The forint rallied for a fifth day, its longest streak of gains in three months, as global appetite for risk increased and Hungary worked to obtain an aid deal from the International Monetary Fund.
The currency appreciated 0.5 percent to 277.71 per euro by 4:58 p.m. in Budapest. The cost of insuring Hungary’s debt with credit-default swaps fell 22 basis points to 248, the lowest since June 2011. Yields on the government’s benchmark 10-year bonds fell 11 basis points to 6.626 percent.
Demand for higher-yielding assets has risen as central banks in Europe and the U.S. eased monetary policy to help economies recover from recession. While the market situation has improved, the Hungarian government knows it’s “far” from a position where it can say it can do without IMF help, Mihaly Varga, the minister in charge of negotiating with international lenders, told a conference in Budapest today.

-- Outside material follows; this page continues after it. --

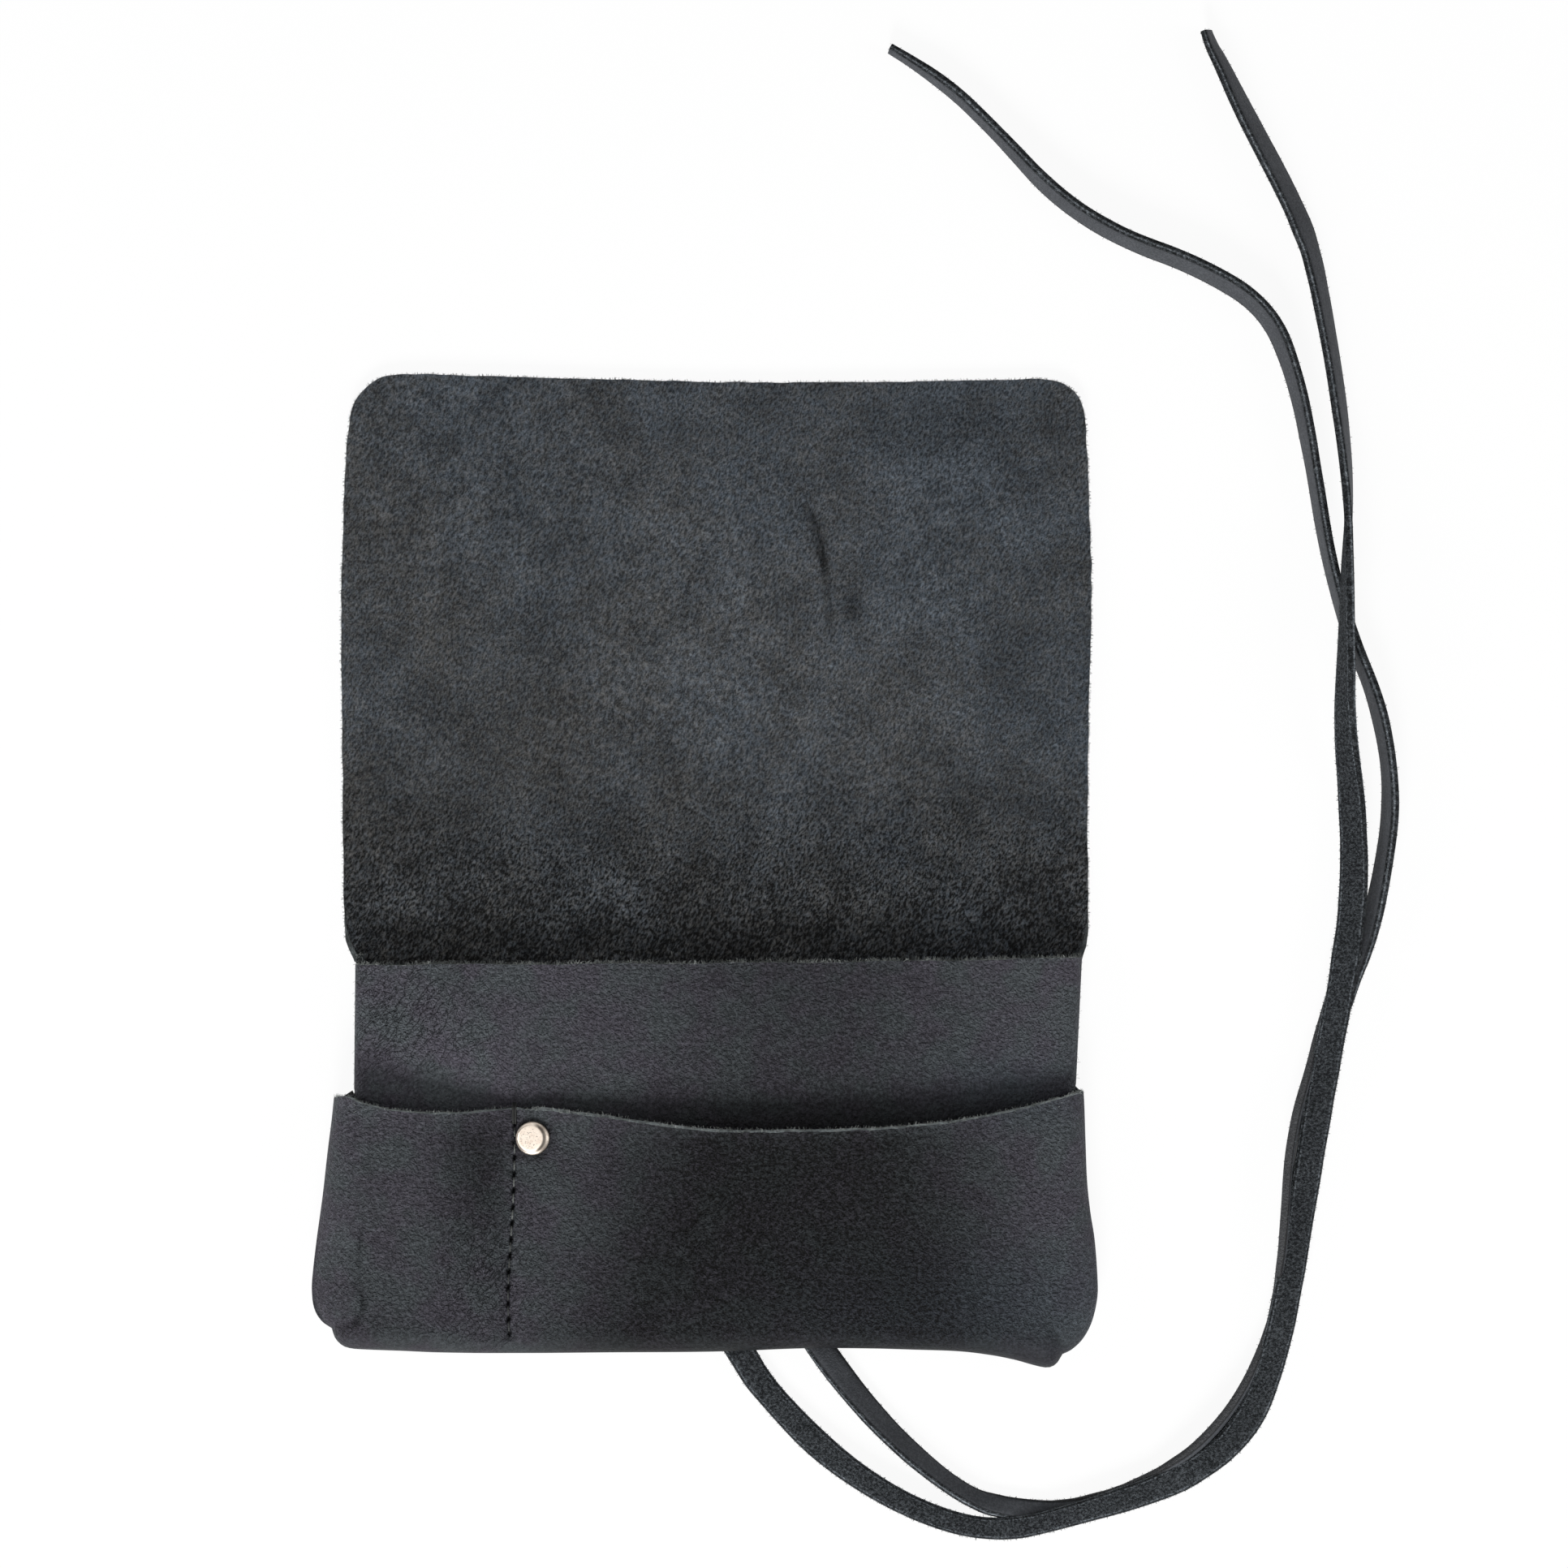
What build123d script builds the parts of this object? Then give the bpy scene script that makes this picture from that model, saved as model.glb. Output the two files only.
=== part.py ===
from build123d import *
from math import tan, radians
import os

# Leather wrap pouch, lying open. Millimetres. The origin is on the table, at mid-width, on the line where
# the flap's fold meets the back. +X is to the right, +Y runs along the open flap, +Z is up.

# Hide and the turned body
hide = 1.8                # thickness of the leather
body_depth = 94.5         # fold line to the bottom of the pouch
mouth_width = 175.4       # body at the fold line
mouth_length = 27.0       # how far down the body keeps that width
flare_length = 10.0       # then it widens to the pocket over this length
shoulder_bend = 14.0      # plan radius at both ends of the flare
corner_bend = 9.0         # plan radius of the bottom corners
shoulder_width = 182.0    # outer pocket at its mouth
belly_width = 191.0       # widest, near the bottom corners
foot_width = 175.0        # straight part of the bottom edge
lean = 2.9                # the belly sits this far to the left of the fold's middle
belly_height = 12.5       # from the bottom edge up to the widest place
main_gap = 5.2            # inside height of the main compartment
pocket_gap = 5.0          # inside height of the pocket's bays
fold_line = 2.0           # first hinge line of the flap, measured from the origin
fold_clearance = 1.5      # the turned sides and the front panel stop this far short of it
panel_hem = 5.4           # the front panel stops this far short of the bottom
edge_round = 3.9          # rounding of the turned sides
pocket_round = 6.5        # rounding of the pocket's upper sides
layer_gap = 0.1           # between two layers of hide in a seam
bay_overrun = 6.0         # the bays' curves run on this far outside the belly before they meet the panel

# Outer pocket
mouth_corner = 32.0       # fold line to the corners of the pocket's mouth
mouth_sag = 8.2           # how far the mouth dips at its middle
divider_x = -49.0         # stitched line between the two bays
divider_rise = 2.6        # the mouth lifts this much above its curve at the divider
valley_left = 3.0         # flat of the stitched valley, left of the divider
valley_right = 10.5       # flat of the stitched valley, right of the divider: it takes in the rivet

# Divider stitching
stitch_pitch = 4.0
thread = 0.5
stitch_hole = 1.1
stitch_leg = 1.4          # how far a stitch's ends reach into their holes
stitch_slack = 0.03       # half the gap between two stitches that share a hole
stitch_start = 39.5       # fold line to the first stitch hole

# Rivet
rivet_x = -43.9
rivet_drop = 42.0         # fold line to the rivet's centre
rivet_cap_d = 8.1
rivet_flat_d = 6.3
rivet_cap_h = 1.5
rivet_post_d = 2.6
rivet_post_clearance = 0.1
rivet_back_d = 6.6
rivet_back_h = 0.9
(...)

“If we didn’t have these low interest rates in the euro zone and the U.S., I don’t think the markets would be so positive about the Hungarian outlook and we wouldn’t have that rally in the Hungarian bonds,” Magdalena Polan, a London-based economist at Goldman Sachs Group Inc., told a conference in Budapest today. An IMF deal would help Hungary reduce borrowing costs, she added.
Emerging-market stocks rose to the highest level in more than a week after U.S. retail sales beat estimates and as a report showed improved German investor sentiment, boosting the outlook for exports.
Hungary sold 60 billion forint ($281 million) in three- month Treasury bills, 15 billion forint more than planned, at an auction today. The average yield was 6.12 percent, the lowest for that maturity in a year, according to data from the Debt Management Agency on Bloomberg.
“Hungary is currently benefiting from the wall of quantitative easing-driven money pumping into emerging markets,” Tim Ash, a London-based strategist at Standard Bank Group Ltd., wrote by e-mail today. “It always ends in tears, with a correction, and I guess this time around will not be different.”
The Hungarian government this month scrapped a plan to levy a tax on central bank deals that was an obstacle to obtaining aid from the IMF. The Cabinet is imposing a higher levy on cash withdrawals from ATMs and banks and delaying a pay increase for teachers to keep the budget deficit within 3 percent of gross domestic product, Economy Minister Gyorgy Matolcsy said Oct. 5.
Hungarian assets may strengthen further as long as the government keeps the budget under control and the global environment remains supportive, Zoltan Arokszallasi, an analyst at Erste Group Bank AG, said in a research report today.
“The external market environment is still supportive, the ‘big hunt for yield’ caused by global central bank stimulus is going on in the world, which is boosting Hungarian assets,” Arokszallasi said.